### What the task asks
Each line from the one containing "What FreeCAD Python" through the one containing "four long edges." is to be retyped exactly, both end lines included, and all other lines left out.

### Data records
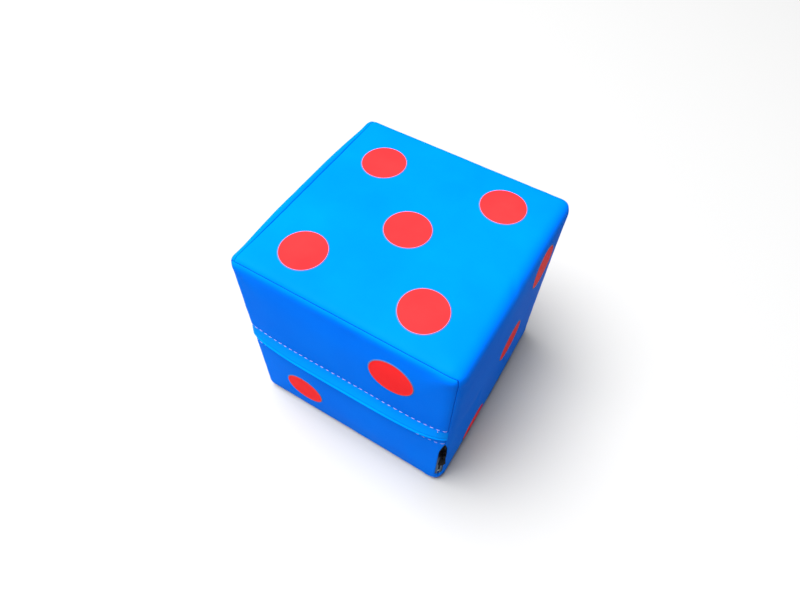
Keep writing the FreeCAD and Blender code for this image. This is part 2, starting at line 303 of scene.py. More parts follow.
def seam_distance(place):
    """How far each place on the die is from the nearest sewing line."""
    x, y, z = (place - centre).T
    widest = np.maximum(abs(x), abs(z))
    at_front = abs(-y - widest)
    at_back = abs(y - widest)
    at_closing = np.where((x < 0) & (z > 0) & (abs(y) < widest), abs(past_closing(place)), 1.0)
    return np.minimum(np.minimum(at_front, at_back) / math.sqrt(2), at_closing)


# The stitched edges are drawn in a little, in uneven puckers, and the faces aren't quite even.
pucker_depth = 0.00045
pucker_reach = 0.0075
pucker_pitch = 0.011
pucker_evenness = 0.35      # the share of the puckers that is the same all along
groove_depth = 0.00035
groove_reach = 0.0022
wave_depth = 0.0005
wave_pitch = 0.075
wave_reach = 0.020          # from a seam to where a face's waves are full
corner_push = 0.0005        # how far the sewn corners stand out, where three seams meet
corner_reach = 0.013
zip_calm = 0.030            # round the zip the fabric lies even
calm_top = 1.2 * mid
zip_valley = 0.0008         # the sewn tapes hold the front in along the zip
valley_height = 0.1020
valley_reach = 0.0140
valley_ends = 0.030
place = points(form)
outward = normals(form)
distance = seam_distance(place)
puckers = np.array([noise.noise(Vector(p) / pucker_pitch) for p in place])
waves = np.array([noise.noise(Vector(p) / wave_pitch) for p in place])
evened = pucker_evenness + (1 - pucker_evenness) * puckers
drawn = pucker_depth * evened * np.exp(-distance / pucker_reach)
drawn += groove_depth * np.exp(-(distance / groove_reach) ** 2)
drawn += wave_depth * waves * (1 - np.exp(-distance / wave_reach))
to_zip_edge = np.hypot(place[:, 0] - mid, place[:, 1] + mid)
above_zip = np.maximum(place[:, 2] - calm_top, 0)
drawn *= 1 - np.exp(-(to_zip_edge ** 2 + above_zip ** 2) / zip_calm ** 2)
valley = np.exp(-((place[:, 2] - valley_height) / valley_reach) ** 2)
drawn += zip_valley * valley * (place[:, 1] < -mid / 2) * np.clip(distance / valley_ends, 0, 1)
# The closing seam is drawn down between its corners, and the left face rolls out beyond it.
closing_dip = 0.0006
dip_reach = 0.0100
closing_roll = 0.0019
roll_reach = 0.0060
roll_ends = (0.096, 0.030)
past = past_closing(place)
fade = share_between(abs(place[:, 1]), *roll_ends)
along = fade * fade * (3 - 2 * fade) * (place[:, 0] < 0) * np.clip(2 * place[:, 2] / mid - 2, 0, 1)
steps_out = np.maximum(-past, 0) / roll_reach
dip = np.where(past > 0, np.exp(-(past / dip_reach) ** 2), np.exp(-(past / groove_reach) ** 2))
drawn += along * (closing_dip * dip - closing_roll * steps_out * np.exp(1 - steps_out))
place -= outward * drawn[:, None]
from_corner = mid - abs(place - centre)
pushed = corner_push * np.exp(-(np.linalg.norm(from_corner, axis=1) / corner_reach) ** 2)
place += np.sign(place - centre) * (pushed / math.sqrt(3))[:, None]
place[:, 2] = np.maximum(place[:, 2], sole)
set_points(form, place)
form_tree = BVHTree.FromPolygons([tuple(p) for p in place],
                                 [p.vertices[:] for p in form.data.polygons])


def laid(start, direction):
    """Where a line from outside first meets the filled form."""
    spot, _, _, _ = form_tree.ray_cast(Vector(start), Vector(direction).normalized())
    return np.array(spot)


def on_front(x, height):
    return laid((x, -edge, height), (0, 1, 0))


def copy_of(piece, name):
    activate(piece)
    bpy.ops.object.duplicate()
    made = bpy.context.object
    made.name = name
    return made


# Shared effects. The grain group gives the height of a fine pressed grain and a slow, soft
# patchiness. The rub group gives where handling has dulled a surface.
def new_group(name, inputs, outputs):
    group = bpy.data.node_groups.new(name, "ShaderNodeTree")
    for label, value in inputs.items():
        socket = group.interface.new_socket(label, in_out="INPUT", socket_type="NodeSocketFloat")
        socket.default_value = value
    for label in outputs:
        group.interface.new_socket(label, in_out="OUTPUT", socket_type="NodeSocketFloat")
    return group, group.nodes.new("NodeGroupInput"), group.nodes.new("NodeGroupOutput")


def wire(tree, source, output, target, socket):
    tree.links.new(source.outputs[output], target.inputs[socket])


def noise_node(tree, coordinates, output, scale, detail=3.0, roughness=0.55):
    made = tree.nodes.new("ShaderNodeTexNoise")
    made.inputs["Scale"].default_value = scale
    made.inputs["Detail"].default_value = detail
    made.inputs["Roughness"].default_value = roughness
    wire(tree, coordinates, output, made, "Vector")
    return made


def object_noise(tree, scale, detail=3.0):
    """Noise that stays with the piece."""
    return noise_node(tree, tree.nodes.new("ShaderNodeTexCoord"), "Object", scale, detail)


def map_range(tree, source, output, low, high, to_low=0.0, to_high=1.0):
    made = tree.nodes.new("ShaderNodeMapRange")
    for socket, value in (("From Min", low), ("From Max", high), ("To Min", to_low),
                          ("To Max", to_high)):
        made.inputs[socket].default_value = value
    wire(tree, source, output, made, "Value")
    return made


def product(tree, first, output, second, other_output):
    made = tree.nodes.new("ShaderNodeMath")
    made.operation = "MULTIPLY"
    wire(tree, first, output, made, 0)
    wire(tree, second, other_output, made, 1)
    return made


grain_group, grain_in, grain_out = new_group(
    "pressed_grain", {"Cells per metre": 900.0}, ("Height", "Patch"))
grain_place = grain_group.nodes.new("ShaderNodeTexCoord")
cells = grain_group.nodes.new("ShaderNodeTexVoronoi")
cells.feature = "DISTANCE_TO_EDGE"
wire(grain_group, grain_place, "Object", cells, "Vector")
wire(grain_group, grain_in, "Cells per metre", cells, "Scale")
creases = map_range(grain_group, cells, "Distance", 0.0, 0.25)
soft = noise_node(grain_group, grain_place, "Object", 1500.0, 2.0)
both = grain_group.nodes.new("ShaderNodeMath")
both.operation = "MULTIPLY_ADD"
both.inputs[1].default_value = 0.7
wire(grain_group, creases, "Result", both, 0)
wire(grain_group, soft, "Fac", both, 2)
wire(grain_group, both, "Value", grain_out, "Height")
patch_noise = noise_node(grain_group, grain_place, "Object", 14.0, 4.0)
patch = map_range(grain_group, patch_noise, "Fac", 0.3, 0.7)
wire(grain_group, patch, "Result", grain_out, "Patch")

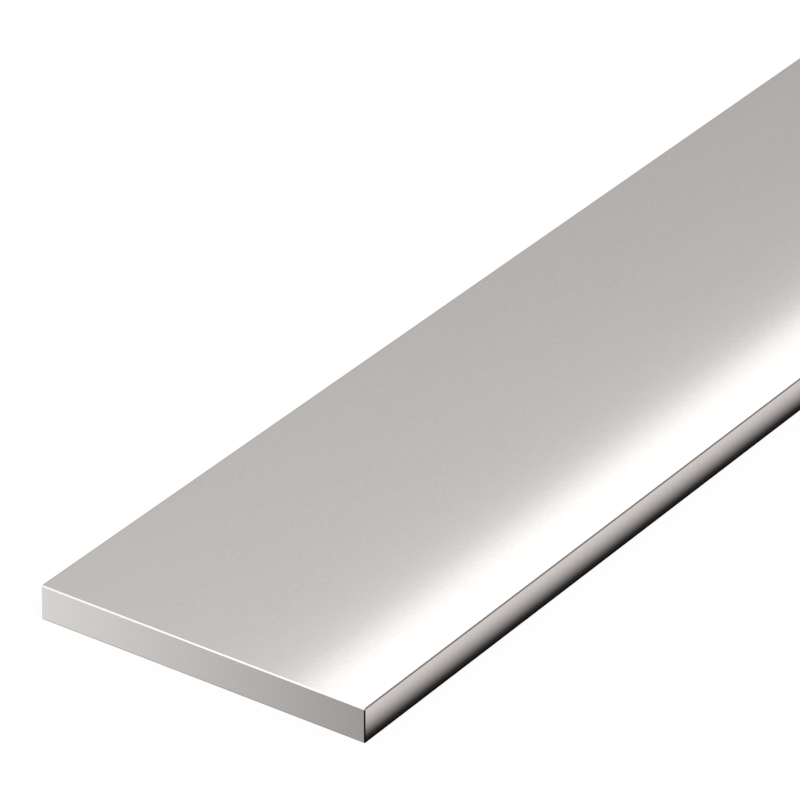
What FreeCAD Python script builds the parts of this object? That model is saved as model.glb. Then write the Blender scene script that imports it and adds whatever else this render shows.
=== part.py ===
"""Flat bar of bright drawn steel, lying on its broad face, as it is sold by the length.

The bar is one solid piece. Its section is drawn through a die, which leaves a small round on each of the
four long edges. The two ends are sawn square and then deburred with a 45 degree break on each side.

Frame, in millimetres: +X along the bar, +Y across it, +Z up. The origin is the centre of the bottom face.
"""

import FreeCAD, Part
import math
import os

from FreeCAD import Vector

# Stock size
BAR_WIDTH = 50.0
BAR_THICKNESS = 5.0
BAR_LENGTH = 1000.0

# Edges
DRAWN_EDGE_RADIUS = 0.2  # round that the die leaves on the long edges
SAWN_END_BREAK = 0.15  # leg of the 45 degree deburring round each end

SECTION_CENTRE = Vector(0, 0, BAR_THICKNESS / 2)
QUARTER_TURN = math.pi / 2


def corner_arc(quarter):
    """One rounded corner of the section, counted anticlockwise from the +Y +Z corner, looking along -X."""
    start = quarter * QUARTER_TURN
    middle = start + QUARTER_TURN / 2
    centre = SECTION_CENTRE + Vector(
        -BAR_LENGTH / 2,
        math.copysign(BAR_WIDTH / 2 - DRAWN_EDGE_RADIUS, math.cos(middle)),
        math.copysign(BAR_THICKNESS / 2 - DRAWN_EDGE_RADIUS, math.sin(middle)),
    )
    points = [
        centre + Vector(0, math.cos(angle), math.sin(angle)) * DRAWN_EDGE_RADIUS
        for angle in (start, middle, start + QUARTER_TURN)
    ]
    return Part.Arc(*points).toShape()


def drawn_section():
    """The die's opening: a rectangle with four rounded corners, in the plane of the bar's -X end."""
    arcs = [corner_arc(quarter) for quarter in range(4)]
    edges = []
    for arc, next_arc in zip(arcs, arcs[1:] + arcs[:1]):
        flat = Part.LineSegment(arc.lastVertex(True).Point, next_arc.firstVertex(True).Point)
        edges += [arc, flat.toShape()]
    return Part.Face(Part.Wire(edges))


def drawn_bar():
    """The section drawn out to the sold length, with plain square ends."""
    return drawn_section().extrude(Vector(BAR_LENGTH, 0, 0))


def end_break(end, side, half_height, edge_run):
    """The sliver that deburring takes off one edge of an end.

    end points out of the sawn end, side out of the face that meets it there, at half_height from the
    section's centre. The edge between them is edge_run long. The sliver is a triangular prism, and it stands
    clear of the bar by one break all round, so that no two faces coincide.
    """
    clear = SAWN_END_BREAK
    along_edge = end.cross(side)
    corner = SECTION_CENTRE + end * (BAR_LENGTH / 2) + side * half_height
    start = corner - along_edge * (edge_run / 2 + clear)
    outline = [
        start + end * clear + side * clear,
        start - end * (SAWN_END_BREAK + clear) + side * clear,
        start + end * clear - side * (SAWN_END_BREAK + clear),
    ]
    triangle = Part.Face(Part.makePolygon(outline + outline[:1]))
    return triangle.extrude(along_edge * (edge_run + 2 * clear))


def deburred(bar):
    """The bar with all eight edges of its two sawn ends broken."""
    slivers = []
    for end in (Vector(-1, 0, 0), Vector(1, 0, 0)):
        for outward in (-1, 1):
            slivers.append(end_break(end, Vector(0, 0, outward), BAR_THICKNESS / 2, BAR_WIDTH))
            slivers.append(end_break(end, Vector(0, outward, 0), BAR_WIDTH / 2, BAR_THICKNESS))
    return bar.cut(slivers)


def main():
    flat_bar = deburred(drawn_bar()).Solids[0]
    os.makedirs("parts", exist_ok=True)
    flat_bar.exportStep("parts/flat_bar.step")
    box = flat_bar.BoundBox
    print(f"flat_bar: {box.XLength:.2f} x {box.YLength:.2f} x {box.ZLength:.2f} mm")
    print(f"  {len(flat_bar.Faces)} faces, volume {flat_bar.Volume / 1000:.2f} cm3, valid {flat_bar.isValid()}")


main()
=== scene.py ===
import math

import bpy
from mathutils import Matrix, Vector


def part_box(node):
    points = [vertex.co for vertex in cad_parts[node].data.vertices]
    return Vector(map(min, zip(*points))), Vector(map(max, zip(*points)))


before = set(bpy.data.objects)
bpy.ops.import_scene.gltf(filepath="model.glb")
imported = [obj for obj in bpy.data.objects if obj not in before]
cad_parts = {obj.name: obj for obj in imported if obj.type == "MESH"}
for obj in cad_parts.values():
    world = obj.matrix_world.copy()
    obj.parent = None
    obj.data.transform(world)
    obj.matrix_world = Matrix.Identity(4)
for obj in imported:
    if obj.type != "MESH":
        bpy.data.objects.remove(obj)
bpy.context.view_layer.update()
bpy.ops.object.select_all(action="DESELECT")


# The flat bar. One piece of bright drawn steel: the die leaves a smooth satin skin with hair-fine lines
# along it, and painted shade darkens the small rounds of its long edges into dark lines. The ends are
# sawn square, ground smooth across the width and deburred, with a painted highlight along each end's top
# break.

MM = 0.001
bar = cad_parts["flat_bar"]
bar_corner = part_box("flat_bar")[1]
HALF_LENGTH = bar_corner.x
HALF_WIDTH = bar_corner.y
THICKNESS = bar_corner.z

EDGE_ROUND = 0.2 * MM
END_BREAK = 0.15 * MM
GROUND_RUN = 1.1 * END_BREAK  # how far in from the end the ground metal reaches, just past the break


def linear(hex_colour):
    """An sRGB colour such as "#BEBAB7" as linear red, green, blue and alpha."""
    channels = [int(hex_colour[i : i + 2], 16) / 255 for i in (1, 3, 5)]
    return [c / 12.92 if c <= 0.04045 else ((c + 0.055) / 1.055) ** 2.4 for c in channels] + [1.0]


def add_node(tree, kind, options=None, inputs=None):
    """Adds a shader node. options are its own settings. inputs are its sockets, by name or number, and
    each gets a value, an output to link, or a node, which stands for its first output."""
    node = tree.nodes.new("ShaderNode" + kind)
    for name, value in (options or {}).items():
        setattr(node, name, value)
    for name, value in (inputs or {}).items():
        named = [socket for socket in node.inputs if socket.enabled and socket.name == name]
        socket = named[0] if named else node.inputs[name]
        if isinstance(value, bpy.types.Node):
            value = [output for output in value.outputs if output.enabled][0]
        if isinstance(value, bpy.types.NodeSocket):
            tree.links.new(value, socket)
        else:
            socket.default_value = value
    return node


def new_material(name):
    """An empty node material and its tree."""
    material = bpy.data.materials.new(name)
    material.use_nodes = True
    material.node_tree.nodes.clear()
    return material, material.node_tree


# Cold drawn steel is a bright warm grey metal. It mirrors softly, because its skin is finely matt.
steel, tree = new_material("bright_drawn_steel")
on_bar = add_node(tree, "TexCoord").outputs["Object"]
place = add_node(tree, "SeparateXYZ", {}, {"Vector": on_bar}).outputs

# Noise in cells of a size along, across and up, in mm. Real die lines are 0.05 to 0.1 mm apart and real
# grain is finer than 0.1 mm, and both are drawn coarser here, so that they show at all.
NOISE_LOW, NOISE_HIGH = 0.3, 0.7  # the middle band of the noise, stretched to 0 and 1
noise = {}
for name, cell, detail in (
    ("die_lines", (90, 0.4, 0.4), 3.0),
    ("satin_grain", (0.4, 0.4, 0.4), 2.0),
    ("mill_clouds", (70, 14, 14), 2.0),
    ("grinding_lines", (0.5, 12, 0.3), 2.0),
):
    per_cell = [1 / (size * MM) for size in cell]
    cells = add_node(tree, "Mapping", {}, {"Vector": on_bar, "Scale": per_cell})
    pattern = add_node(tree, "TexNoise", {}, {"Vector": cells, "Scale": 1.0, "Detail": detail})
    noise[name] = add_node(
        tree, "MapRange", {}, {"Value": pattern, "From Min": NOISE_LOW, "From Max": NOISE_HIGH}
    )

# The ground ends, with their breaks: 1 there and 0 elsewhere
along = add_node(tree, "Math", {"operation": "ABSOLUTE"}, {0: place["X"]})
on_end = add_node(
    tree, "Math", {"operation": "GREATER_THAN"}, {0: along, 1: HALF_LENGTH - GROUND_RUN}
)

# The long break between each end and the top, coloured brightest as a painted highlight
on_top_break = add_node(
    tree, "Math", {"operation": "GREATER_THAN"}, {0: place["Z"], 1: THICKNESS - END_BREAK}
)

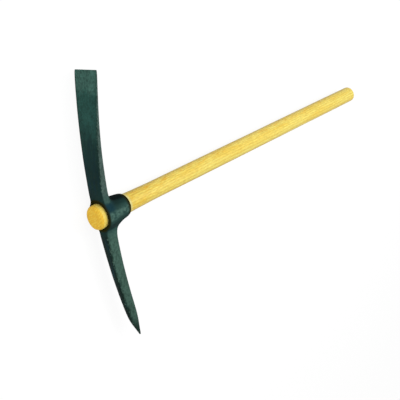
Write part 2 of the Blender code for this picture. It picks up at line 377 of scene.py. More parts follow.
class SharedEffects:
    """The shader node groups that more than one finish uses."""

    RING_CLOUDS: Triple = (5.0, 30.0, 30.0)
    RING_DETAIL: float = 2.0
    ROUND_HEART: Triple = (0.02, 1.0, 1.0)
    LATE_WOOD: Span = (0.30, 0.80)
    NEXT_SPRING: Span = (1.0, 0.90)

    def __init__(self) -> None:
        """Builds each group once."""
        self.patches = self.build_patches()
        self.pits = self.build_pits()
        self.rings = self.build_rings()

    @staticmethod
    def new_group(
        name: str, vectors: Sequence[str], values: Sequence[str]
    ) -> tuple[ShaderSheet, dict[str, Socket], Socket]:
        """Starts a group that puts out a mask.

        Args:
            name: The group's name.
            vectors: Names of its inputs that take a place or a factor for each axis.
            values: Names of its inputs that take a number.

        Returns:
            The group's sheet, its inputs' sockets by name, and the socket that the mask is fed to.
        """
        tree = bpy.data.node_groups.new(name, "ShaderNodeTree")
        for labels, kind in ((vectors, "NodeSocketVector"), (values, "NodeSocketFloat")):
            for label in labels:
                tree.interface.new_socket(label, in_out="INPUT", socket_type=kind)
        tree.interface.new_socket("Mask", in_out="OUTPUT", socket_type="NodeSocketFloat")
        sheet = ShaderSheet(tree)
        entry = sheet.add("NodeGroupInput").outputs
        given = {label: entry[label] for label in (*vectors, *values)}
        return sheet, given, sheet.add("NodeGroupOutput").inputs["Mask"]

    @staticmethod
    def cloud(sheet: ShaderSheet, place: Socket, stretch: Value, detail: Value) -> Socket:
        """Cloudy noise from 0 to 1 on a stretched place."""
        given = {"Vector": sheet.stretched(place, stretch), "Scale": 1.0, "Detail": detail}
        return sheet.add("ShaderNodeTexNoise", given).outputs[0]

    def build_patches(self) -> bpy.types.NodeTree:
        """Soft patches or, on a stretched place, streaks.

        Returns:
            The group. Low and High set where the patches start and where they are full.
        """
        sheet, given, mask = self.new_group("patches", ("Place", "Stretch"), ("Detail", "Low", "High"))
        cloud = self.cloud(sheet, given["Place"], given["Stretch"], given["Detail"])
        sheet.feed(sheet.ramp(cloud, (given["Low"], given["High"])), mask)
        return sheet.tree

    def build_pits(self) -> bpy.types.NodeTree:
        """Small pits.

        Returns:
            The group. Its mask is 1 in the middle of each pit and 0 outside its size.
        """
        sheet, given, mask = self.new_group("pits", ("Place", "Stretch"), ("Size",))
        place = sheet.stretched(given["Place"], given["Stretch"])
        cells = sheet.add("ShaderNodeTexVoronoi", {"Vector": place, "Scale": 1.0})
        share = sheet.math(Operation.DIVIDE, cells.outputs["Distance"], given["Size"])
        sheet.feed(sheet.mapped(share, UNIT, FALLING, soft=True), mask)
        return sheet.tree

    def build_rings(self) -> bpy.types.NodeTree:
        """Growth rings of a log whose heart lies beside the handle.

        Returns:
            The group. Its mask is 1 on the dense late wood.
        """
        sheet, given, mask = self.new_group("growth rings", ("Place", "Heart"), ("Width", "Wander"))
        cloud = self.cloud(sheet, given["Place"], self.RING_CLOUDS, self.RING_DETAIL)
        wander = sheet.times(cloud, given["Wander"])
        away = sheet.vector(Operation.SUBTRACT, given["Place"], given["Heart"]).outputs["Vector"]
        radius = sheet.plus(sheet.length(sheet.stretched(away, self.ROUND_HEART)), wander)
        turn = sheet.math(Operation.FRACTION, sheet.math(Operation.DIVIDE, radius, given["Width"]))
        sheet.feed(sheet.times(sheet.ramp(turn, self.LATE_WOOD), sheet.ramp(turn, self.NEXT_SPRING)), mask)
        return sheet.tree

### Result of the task
What FreeCAD Python script builds the parts of this object? That model is saved as model.glb. Then write the Blender scene script that imports it and adds whatever else this render shows.
=== part.py ===
"""Flat bar of bright drawn steel, lying on its broad face, as it is sold by the length.

The bar is one solid piece. Its section is drawn through a die, which leaves a small round on each of the
four long edges. The two ends are sawn square and then deburred with a 45 degree break on each side.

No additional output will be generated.